Adding an influential voice in support of the technology from outside the automotive industry, the Energy Security Leadership Council this week released a detailed national strategy on energy security in the US which calls on government to “support, rather than hinder, the innovation revolution now underway”.
In its report, the council, which is co-chaired by FedEx chairman, president and CEO Frederick Smith and retired 34th US Marine Corps commandant James Conway, described this innovation revolution as “one in which connected, autonomous vehicles powered by advanced fuels like electricity and natural gas end the monopoly of, and drastically reduce demand for, oil in the transportation sector while virtually eliminating crash fatalities and granting new mobility to millions of Americans”.
“This national strategy details the enormous continued risks to our economy and national security posed by our dependence on oil-to-fuel transportation,” Mr Smith said.
“We’re on the cusp of the largest ground transportation transformation since the invention of the Model T, and we must ensure that unnecessary and outdated regulations don’t encumber its potential.
“Through a wholly new value proposition that promises a fundamental shift in how we move people and goods, autonomous vehicles will accelerate the adoption of advanced fuel vehicles while making our roads safer and our transportation system far more efficient,” he said.
In an effort to advance the next generation of transportation technologies, the council issued several recommendations, including the removal of federal regulatory obstacles to the deployment of self-driving cars, allowing broad commercialisation – “once they are as safe as today’s cars” – and ensuring that federal rules on autonomous cars pre-empt state standards.
The council also urged that federal regulation on automotive safety “evolve to a more flexible and collaborative model based on performance-based standards” and that an “alternative liability framework” be created for early autonomous car deployment in a bid to encourage adoption.
Other recommendations include establishing autonomous vehicle deployment communities to test the technology and encourage public engagement, and ensuring state and federal governments encourage the utilisation of autonomous vehicles “to expand mobility options for underserved groups”.
Policy changes to accelerate the adoption of alternative-fuel vehicles were also suggested in the report, including restructuring the federal tax incentive for electric vehicles to remove the 200,000 vehicle-per-manufacturer cap and phase-down beginning in 2021.
Furthermore, the council wants to reduce the value of the federal EV tax credit for vehicles over $US40,000, removing it completely for vehicles over $US55,000 – bringing it more to the mainstream rather than helping wealthier buyers purchase high-end EVs such as Teslas – and create incentives for buying medium and heavy-duty vehicles with an alternative powertrain.

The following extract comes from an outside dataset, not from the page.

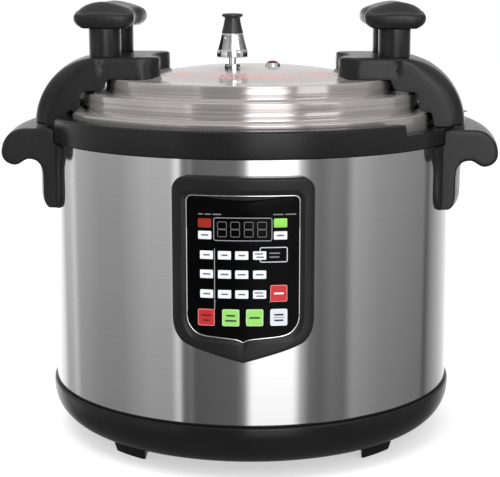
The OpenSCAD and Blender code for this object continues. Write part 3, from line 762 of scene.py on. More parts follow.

Performance-based standards for freight trucks that “enhance freight efficiency and reduce oil consumption without negatively impacting road infrastructure or safety” were also among the recommendations.
The Energy Security Leadership Council is described as an alliance of business and retired military leaders “dedicated to mitigating the severe threat of oil dependence to America’s economic prosperity and national security”.
It is part of a nonpartisan organisation known as SAFE (Securing America’s Future Energy) that aims to reduce the transportation industry’s dependence on oil from 91 per cent today to 50 per cent by 2040.
It presented its report this week at an event in Washington attend by a number of industry heavyweights, including Google Self-Driving Cars chief executive John Krafcik and representatives from Transdev North America, Peloton Technology, NVIDIA Corporation and the Moovel Group.
The US National Highway Traffic Safety Administration (NHTSA) is currently drafting guidelines for the safe deployment of autonomous cars, which are due for release mid-year.